Ironie du sort, si les États-Unis laissent passer des armes destinées aux gangs de manière illégale, elle empêche la livraison d’armes (légalement cette fois) vers les policiers haïtiens qui en ont grandement besoin. En effet, une restriction sur l’exportation d’armes vers Haïti a été imposée à la fin des années 90, empêchant ainsi d’équiper comme il se doit les agents de la PNH. Une situation aberrante qui interroge. Les États-Unis font-ils vraiment tout pour améliorer la situation en Haïti?

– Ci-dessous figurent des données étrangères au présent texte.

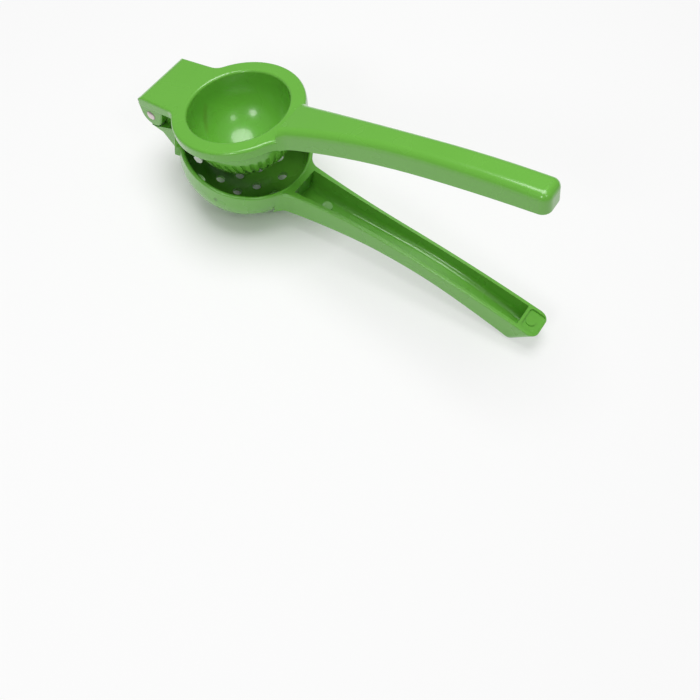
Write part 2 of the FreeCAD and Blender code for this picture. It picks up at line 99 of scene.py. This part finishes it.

Le trafic d’armes à feu vers Haïti a atteint un tel niveau qu’il a supplanté celui de la drogue. Face à cela, ni le gouvernement Haïtien, et encore moins le gouvernement américain, ne semblent s’en émouvoir. Ce qui fait dire à certains que ce trafic a encore de beaux jours devant lui. Les gangs pourront continuer à se procurer des armes à feu de grande puissance capables de pulvériser une voiture, même blindée. Ainsi, il n’est pas rare que les douaniers débusquent des conteneurs remplis d’armes lourdes, comme les fusils d’assaut de calibre 50 qui sont censés être utilisés uniquement dans un cadre militaire, et qui se retrouvent pourtant entre les mains de criminels sanguinaires, à l’image du gang 400 Mawozo ou encore G-9.
Les experts indiquent aussi que ce trafic sera difficile à éradiquer tant le niveau de corruption reste élevé en Haïti. De même, on voit mal comment les États-Unis pourront interdire ce trafic s’ils n’arrivent même pas à mettre un terme à la vente d’armes sur leur propre territoire, un commerce responsable chaque année d’horribles tueries, notamment dans les écoles. Pour ainsi dire, Haïti a la malchance d’être limitrophe du plus grand fabricant et exportateur d’armes à feu au monde, les États-Unis. De sorte que les haïtiens n’ont plus qu’à se baisser pour se servir, légalement ou non.
Certes, le nombre de saisies a augmenté ces derniers temps, mais le chiffre global du trafic a augmenté encore plus. De même, les enquêteurs estiment que pratiquement la moitié des armes exportées illégalement vont vers les Caraïbes, dont une partie non négligeable vers Haïti. La raison principale à cela est que les Caraïbes sont en train de devenir ces dernières années un hub du trafic mondial de cocaïne. Pour ainsi dire, Haïti se retrouve une nouvelle fois dans l’œil du cyclone. D’ailleurs, ce trafic d’armes est particulièrement lucratif, puisqu’un fusil acheté à des centaines de dollars en Floride sera revendu 10 fois le prix en Haïti. Un tarif qui ne semble pas dissuader les gangs qui ont à leur disposition beaucoup de cash.
Avec tout cela, il ne faut pas s’étonner que les kidnappings augmentent dans notre pays. On en recense en moyenne 2 par jour (en tenant compte des statistiques officielles qui restent souvent loin de la réalité).
Il est donc plus qu’urgent que les États-Unis prennent des mesures radicales pour faire cesser ce trafic qui détruit Haïti et sa jeunesse, en espérant qu’il ne soit pas déjà trop tard.